DATA FOR THIS TASK »
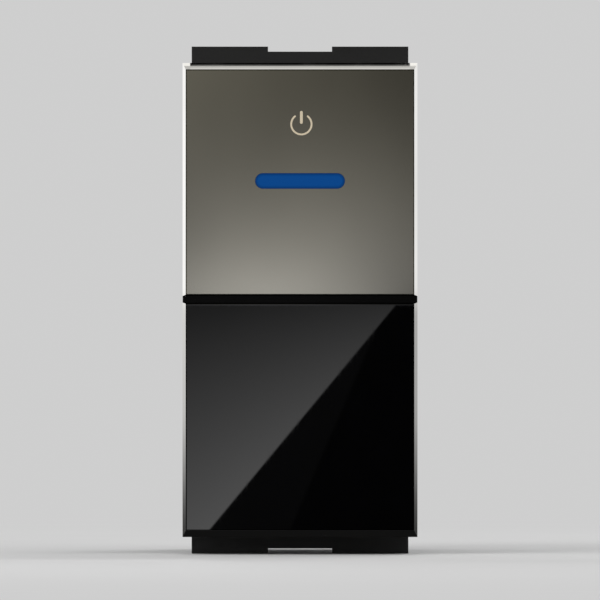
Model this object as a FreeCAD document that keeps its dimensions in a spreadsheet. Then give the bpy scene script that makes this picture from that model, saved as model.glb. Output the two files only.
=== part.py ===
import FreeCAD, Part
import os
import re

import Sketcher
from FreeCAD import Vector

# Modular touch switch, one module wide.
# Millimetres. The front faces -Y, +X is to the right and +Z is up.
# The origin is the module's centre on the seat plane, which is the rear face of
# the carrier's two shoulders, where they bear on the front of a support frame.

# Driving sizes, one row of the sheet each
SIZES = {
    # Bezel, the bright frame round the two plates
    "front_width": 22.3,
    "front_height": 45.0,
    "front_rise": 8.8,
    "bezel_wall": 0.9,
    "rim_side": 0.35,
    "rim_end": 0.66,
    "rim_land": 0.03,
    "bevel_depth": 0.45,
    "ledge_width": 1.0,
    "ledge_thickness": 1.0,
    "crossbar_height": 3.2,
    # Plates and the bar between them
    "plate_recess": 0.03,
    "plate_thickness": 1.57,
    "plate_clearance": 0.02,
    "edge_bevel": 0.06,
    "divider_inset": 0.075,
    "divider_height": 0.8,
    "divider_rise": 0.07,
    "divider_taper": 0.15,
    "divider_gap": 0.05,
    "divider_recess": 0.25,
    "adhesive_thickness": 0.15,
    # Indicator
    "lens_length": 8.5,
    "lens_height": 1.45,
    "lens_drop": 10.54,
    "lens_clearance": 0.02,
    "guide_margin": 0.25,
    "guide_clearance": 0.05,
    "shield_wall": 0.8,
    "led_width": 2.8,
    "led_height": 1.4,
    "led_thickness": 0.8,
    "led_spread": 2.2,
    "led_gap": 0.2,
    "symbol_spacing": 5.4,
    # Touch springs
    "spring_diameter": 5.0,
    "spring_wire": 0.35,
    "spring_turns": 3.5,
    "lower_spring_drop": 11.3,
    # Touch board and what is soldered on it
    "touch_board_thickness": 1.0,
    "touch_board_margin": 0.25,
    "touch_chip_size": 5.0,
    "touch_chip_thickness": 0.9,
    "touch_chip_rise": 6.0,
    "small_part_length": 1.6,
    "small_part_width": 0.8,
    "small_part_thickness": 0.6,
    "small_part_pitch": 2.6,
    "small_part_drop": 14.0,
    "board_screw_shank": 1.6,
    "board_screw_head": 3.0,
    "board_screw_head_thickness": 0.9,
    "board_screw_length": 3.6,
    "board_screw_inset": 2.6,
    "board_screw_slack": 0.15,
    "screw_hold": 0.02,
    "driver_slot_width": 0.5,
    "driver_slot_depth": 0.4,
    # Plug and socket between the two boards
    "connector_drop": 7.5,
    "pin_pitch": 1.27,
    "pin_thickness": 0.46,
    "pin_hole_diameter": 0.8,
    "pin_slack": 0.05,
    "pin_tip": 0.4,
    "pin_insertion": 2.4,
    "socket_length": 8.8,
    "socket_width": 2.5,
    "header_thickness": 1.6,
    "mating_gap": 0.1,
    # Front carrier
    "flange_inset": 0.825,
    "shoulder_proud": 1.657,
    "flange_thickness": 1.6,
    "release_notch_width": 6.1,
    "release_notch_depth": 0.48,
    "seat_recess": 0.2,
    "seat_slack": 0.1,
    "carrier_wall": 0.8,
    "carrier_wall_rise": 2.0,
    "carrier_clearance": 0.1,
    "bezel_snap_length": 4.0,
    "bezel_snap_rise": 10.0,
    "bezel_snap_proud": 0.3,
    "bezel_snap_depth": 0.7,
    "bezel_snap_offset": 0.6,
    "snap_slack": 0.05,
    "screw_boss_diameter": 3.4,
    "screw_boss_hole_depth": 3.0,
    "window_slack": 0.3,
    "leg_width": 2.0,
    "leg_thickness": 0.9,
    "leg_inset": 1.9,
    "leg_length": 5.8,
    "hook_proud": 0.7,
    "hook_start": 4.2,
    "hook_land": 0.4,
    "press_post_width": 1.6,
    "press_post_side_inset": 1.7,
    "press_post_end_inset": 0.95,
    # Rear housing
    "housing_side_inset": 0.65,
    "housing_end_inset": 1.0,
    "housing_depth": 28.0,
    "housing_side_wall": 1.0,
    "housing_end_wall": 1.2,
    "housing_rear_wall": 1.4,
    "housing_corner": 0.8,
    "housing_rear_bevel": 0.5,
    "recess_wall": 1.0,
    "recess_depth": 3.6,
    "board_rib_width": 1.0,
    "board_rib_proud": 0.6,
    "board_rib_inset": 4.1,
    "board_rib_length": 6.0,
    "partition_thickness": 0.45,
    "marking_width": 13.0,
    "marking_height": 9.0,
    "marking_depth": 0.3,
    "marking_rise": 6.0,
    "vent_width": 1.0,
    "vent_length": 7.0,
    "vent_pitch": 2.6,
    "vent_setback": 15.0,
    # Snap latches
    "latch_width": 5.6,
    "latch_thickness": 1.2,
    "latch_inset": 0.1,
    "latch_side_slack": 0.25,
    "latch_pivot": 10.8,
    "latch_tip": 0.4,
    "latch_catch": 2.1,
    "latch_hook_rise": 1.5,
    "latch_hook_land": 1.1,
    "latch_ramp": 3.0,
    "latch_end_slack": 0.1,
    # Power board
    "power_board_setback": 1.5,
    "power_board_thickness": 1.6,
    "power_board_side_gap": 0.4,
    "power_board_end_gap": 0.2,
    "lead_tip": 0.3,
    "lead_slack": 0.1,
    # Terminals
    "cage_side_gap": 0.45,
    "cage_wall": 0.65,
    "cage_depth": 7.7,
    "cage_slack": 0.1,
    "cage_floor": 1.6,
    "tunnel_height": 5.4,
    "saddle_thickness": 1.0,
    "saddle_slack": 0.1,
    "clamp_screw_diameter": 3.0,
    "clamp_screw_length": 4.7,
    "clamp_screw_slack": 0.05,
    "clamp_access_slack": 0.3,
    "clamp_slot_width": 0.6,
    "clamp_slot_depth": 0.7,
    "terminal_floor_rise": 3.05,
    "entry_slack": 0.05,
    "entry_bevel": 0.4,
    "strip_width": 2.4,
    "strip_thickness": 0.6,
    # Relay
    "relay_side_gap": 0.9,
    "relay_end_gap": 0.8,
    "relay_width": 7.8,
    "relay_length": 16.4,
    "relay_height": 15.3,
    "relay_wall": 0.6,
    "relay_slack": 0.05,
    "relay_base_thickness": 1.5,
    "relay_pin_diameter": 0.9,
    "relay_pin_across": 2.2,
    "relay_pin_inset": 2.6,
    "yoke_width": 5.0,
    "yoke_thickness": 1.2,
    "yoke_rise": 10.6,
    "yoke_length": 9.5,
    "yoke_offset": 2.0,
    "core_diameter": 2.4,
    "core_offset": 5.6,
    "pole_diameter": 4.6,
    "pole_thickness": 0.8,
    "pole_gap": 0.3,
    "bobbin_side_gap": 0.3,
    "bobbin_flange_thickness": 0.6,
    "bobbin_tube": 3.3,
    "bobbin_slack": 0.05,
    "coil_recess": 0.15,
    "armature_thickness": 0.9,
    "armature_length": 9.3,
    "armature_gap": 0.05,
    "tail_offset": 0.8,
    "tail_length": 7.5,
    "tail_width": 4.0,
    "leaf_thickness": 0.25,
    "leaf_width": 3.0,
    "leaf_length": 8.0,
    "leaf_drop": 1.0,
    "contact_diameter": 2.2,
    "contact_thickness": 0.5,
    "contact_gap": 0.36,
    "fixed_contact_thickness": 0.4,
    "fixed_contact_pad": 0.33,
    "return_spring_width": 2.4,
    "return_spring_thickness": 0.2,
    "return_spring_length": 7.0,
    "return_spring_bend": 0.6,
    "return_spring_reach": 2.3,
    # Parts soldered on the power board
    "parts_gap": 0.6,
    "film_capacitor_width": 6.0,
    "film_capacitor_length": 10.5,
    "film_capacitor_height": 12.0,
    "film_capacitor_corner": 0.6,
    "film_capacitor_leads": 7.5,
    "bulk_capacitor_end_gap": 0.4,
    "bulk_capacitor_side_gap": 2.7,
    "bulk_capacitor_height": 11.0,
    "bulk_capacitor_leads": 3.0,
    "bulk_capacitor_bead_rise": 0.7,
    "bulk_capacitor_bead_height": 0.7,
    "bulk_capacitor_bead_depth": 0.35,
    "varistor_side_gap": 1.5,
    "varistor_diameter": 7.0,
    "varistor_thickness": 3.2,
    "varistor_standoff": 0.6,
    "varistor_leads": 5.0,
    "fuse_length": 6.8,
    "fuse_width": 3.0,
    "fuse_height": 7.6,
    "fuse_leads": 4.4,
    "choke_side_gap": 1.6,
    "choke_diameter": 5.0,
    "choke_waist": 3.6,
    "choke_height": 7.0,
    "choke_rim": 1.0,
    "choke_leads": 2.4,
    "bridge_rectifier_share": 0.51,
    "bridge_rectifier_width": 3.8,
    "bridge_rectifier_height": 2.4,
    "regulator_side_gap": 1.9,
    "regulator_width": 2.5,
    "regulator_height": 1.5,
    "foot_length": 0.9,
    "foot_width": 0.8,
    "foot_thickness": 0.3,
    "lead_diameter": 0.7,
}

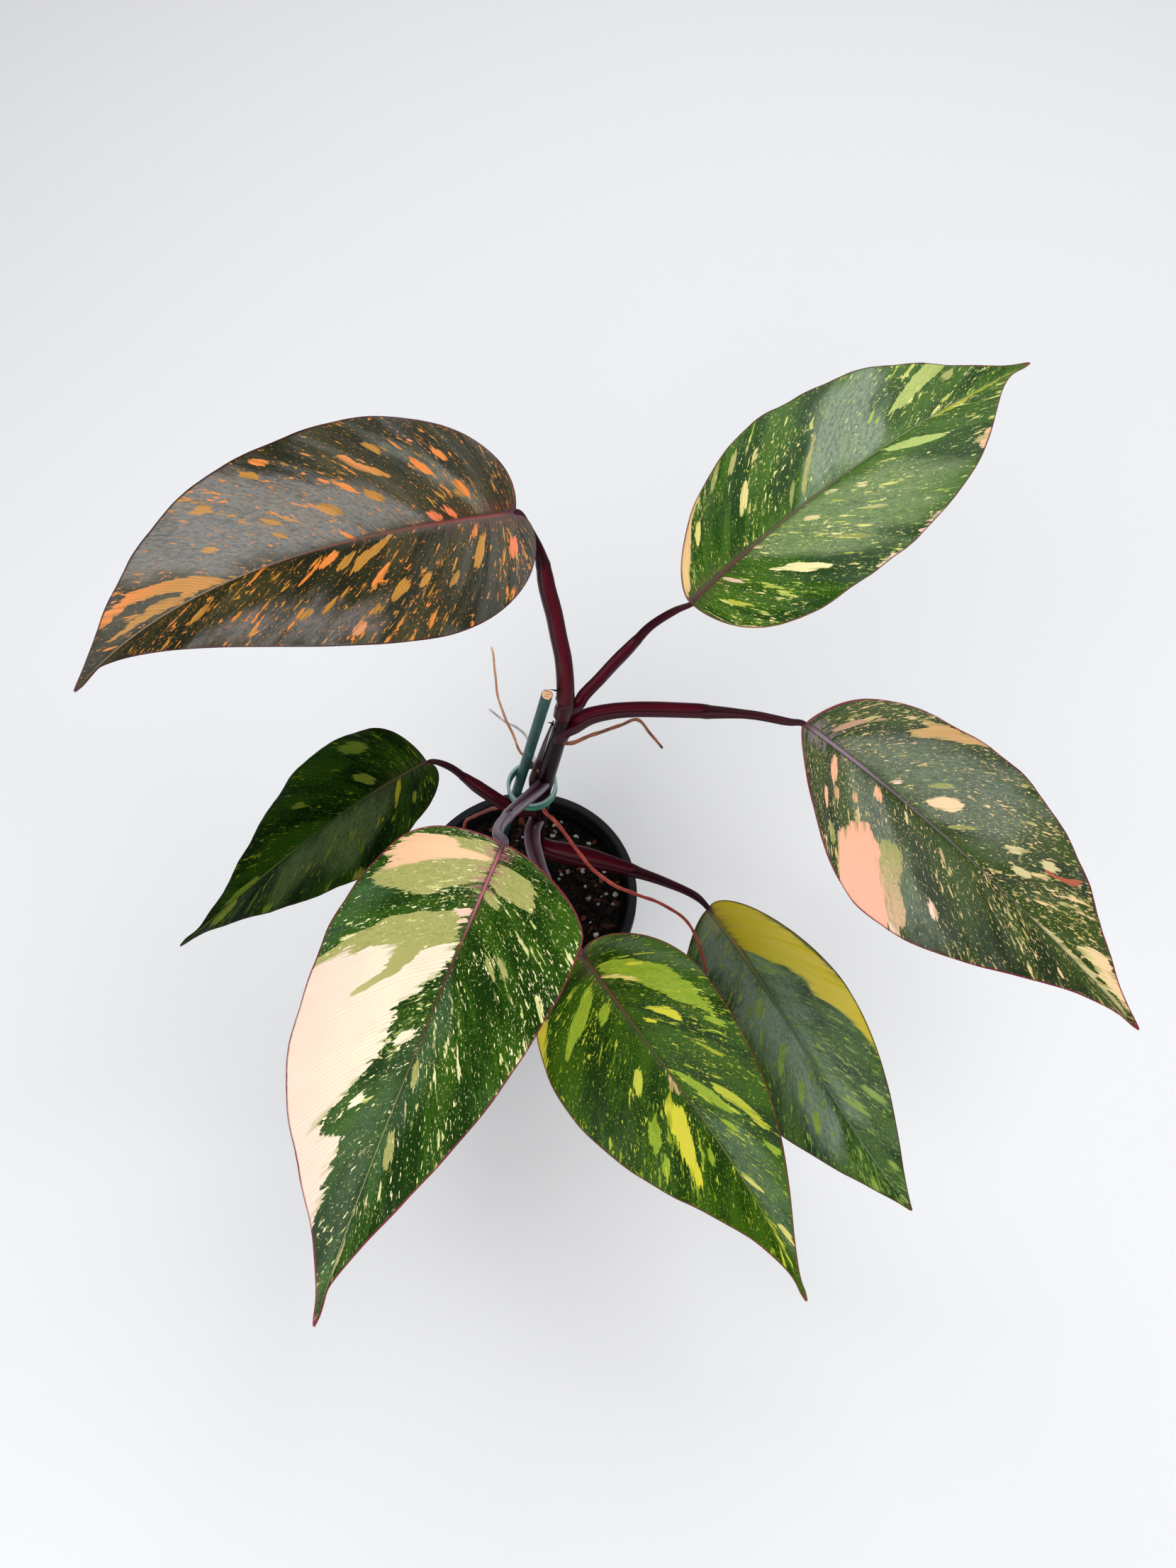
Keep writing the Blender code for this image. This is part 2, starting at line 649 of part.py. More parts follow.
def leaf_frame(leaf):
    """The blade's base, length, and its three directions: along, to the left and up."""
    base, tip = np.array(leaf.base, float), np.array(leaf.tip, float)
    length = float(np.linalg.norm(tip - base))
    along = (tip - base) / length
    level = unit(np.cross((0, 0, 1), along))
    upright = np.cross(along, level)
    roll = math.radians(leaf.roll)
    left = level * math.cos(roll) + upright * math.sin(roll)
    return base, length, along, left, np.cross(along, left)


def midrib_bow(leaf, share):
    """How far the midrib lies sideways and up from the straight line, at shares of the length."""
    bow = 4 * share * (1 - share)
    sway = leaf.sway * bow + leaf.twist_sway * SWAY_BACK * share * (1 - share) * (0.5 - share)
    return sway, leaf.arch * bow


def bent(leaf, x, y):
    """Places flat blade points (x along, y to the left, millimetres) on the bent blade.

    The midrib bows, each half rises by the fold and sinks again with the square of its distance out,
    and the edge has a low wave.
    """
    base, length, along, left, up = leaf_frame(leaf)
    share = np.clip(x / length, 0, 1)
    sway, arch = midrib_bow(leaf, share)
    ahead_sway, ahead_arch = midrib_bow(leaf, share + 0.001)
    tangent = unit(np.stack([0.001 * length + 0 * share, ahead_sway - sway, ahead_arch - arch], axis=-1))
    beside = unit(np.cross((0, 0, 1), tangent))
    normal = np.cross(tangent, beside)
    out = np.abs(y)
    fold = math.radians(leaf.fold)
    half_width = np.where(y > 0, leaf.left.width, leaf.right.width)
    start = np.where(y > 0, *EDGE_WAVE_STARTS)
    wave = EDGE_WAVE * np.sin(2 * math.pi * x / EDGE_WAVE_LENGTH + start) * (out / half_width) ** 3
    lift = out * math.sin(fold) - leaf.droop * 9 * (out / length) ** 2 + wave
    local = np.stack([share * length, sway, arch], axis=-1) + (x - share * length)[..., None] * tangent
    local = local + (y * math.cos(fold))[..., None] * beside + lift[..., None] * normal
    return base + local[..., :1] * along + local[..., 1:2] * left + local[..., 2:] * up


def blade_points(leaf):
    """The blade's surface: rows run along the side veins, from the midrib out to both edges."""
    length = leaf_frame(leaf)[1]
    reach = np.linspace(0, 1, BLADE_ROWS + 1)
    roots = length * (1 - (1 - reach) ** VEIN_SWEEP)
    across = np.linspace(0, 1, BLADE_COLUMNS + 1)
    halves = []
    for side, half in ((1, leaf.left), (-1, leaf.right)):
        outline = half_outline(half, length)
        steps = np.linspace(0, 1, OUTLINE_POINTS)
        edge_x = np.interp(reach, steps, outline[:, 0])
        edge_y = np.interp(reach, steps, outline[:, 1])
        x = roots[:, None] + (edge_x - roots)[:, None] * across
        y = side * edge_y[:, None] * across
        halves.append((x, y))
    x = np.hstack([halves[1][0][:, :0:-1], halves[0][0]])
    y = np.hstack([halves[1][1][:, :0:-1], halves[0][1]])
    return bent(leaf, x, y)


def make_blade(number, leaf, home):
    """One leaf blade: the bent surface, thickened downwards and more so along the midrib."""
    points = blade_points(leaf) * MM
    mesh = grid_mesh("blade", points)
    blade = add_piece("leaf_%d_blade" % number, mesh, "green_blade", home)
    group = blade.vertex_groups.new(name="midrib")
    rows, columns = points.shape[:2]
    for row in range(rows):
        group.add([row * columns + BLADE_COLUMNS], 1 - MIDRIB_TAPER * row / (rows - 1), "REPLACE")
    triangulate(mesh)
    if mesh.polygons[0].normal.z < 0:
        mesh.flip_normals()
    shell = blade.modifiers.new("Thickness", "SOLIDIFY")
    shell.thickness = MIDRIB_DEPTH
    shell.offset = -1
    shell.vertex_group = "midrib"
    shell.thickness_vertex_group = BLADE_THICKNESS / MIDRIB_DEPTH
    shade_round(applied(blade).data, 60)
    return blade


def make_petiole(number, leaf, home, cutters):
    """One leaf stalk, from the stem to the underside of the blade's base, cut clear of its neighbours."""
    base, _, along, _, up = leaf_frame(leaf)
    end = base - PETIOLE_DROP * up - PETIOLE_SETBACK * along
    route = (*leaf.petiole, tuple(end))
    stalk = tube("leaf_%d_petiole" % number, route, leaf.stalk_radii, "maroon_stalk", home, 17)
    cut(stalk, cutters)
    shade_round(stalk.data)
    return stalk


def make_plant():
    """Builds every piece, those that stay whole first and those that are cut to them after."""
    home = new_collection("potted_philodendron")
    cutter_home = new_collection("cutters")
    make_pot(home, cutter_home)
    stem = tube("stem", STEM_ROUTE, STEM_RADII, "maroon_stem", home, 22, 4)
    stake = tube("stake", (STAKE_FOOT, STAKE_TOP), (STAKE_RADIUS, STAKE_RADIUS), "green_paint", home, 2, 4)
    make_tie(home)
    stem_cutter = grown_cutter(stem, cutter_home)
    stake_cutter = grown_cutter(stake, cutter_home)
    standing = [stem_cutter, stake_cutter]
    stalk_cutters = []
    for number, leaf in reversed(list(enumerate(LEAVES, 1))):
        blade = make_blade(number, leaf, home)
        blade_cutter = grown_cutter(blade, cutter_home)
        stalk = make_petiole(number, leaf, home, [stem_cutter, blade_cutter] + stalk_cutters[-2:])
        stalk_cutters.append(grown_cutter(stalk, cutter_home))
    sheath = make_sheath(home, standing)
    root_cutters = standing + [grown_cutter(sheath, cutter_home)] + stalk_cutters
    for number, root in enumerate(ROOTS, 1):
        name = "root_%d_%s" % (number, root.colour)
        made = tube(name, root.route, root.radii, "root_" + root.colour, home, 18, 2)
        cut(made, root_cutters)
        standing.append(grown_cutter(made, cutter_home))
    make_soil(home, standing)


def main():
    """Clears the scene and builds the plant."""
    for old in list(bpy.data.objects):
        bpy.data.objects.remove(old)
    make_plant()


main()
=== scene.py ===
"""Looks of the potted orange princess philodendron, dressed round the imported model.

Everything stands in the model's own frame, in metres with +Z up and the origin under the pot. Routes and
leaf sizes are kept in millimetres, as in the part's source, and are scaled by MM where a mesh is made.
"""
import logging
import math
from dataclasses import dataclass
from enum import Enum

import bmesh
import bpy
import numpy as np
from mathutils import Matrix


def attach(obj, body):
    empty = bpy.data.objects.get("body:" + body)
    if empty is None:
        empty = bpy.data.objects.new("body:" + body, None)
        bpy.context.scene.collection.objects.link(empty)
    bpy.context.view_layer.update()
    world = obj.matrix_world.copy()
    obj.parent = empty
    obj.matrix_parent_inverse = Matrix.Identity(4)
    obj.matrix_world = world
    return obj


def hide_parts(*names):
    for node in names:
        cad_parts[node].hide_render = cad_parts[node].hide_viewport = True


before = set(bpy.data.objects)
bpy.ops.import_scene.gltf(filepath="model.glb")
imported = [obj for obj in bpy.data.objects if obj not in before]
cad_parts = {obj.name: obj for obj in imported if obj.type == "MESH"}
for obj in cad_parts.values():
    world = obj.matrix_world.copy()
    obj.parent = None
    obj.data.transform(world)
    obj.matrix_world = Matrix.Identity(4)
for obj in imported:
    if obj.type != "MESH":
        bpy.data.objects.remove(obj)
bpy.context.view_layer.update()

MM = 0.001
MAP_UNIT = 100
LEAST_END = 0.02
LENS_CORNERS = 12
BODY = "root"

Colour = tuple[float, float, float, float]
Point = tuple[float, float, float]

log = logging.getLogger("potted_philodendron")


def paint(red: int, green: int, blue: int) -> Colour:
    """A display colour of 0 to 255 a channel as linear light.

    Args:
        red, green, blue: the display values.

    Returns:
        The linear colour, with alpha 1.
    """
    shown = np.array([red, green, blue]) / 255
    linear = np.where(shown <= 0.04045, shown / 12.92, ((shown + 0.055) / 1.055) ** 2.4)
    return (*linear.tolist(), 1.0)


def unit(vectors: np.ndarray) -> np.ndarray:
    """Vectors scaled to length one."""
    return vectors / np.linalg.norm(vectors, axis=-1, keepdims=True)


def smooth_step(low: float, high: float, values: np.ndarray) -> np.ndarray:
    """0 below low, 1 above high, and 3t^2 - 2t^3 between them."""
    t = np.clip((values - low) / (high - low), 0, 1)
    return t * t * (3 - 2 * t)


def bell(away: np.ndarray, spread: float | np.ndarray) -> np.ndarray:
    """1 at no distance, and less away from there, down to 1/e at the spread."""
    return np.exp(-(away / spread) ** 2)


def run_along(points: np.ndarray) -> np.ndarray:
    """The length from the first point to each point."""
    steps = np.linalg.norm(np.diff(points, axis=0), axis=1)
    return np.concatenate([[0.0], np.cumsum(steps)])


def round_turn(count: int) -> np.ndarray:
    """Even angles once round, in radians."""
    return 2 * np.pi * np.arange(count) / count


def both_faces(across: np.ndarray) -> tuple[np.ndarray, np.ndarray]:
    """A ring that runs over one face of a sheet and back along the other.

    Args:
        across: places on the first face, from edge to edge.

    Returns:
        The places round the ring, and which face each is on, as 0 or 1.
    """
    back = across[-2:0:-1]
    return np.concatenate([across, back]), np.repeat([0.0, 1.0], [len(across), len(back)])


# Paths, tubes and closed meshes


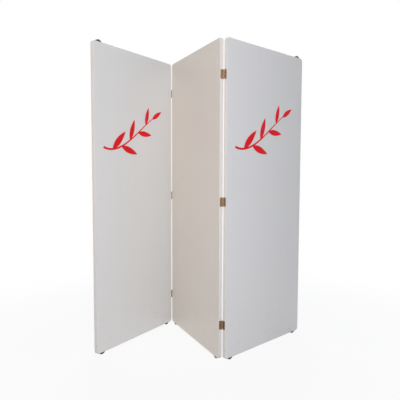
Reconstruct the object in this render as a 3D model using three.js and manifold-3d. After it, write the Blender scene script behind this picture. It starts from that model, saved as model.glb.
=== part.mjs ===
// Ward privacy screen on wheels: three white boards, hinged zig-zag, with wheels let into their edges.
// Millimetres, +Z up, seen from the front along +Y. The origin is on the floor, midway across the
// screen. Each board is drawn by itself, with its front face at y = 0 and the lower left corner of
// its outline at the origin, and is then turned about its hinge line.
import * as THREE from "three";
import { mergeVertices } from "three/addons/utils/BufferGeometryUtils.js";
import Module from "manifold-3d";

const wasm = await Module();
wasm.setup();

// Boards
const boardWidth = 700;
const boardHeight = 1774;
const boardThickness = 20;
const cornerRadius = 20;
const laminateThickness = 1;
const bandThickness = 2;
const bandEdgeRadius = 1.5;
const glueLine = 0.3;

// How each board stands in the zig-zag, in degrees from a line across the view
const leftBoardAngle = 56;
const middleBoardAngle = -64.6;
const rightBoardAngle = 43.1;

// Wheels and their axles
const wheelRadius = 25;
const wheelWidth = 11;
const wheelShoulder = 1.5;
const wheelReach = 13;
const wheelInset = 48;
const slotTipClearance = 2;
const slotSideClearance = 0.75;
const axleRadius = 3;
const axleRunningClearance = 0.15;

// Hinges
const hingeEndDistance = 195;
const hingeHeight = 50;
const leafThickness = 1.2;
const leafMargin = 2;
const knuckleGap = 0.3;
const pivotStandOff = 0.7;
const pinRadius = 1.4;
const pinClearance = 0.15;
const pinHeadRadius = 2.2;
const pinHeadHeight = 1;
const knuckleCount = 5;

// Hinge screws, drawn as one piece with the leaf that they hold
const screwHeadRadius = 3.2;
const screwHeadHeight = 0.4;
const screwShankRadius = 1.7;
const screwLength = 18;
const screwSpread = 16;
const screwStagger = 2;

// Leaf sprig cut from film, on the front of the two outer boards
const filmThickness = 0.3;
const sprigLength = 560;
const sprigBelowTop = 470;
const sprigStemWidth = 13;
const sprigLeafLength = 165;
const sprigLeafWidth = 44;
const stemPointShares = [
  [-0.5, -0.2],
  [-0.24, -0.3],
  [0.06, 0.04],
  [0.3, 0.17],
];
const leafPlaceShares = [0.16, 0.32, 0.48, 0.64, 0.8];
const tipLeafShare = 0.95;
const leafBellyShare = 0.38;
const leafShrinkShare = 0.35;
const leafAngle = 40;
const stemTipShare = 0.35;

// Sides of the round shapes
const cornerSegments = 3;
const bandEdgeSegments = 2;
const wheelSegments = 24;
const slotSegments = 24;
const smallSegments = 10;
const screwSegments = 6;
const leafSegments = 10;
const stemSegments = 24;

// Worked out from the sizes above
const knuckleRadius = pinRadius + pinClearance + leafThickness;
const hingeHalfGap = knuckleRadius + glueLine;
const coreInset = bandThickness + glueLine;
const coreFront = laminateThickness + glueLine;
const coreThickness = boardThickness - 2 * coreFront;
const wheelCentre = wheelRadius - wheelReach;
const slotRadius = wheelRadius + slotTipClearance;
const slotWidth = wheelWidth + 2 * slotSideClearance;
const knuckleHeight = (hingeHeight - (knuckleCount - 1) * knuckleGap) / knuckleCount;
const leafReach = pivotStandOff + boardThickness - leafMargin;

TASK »
In the listing above, locate the line containing "obj.data.transform(world)" and the line containing "return t * t * (3 - 2 * t)". Transcribe those two lines and everything between them, exactly as written.

REPLY TO THE EXERCISE »
    obj.data.transform(world)
    obj.matrix_world = Matrix.Identity(4)
for obj in imported:
    if obj.type != "MESH":
        bpy.data.objects.remove(obj)
bpy.context.view_layer.update()

MM = 0.001
MAP_UNIT = 100
LEAST_END = 0.02
LENS_CORNERS = 12
BODY = "root"

Colour = tuple[float, float, float, float]
Point = tuple[float, float, float]

log = logging.getLogger("potted_philodendron")


def paint(red: int, green: int, blue: int) -> Colour:
    """A display colour of 0 to 255 a channel as linear light.

    Args:
        red, green, blue: the display values.

    Returns:
        The linear colour, with alpha 1.
    """
    shown = np.array([red, green, blue]) / 255
    linear = np.where(shown <= 0.04045, shown / 12.92, ((shown + 0.055) / 1.055) ** 2.4)
    return (*linear.tolist(), 1.0)


def unit(vectors: np.ndarray) -> np.ndarray:
    """Vectors scaled to length one."""
    return vectors / np.linalg.norm(vectors, axis=-1, keepdims=True)


def smooth_step(low: float, high: float, values: np.ndarray) -> np.ndarray:
    """0 below low, 1 above high, and 3t^2 - 2t^3 between them."""
    t = np.clip((values - low) / (high - low), 0, 1)
    return t * t * (3 - 2 * t)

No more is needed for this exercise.